Directions for this task: Check each line of the material. Copy those containing "that".

────────────────────────────────────────

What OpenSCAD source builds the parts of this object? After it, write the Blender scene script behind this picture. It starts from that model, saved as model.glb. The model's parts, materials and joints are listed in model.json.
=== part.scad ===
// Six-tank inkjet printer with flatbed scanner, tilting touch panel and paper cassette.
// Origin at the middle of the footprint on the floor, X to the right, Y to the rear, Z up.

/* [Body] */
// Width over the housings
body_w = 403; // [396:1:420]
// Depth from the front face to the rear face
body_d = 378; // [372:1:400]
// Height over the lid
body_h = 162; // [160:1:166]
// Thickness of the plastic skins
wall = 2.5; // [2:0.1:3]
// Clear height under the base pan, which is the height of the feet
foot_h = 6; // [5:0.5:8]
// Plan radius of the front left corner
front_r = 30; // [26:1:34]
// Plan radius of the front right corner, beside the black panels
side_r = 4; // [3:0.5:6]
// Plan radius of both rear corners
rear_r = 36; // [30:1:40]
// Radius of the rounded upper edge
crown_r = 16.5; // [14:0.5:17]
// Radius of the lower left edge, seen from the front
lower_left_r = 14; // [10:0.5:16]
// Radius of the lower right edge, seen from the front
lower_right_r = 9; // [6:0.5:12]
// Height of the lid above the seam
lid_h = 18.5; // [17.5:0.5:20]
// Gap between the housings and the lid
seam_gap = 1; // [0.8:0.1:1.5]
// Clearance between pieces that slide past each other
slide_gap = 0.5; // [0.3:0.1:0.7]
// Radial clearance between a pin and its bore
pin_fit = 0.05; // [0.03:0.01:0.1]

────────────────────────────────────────

Reply:
What OpenSCAD source builds the parts of this object? After it, write the Blender scene script behind this picture. It starts from that model, saved as model.glb. The model's parts, materials and joints are listed in model.json.
// Clearance between pieces that slide past each other